Négociations de paix du Mali et récentes hostilités
Le gouvernement malien négocie actuellement avec plusieurs groupes armés : le Mouvement national de libération de l’Azawad (MNLA), le Haut-Conseil pour l’unité de l’Azawad (HCUA), le Mouvement arabe de l’Azawad (MAA), la Coordination des mouvements et forces patriotiques de résistance (CMF-PR 2) et la Coordination du peuple pour l’Azawad (CPA).

L’équipe de médiation internationale facilitant les pourparlers est dirigée par l’Algérie et inclut des membres de l’Union africaine, de la Communauté économique des États de l’Afrique de l’Ouest (CEDEAO), de l’Union européenne, des Nations Unies et de l’Organisation de la coopération islamique, ainsi que des membres des gouvernements du Burkina Faso, du Nigeria, du Tchad, du Niger et de la Mauritanie.

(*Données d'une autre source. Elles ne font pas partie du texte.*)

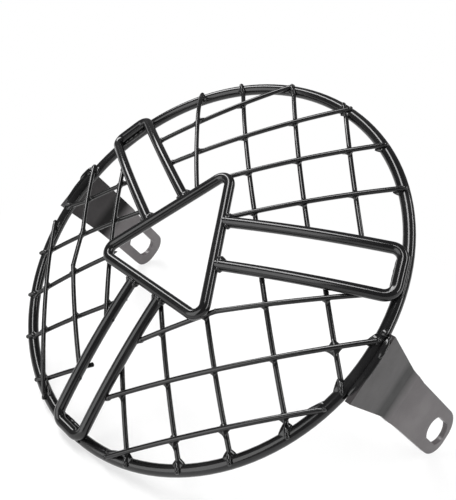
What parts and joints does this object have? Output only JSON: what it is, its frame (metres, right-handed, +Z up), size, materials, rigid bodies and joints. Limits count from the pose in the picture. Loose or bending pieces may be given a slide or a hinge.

Depuis la fin du mois de septembre 2013, des groupes d’opposition armés ont organisé plusieurs embuscades et attentats-suicides et ont déployé des dispositifs explosifs improvisés et des mines. La plupart des attaques visaient les troupes maliennes et françaises, mais certaines ciblaient des civils et des soldats de maintien de la paix, en violation du droit de la guerre. Les mines sur les routes principales et les attaques à la roquette touchant les grandes villes ont tué et blessé des civils et généré un climat de peur. Plus de 30 Casques bleus de l’ONU sont morts dans des attaques.

Plusieurs groupes armés continuent de recruter et d’armer des enfants soldats et occupent quelque 20 écoles. Une visite du Premier ministre au bastion du MNLA à Kidal en mai 2014 a conduit à une brève reprise des hostilités dans la ville, au cours de laquelle huit civils, dont six fonctionnaires, auraient été sommairement exécutés par les groupes armés occupant la ville.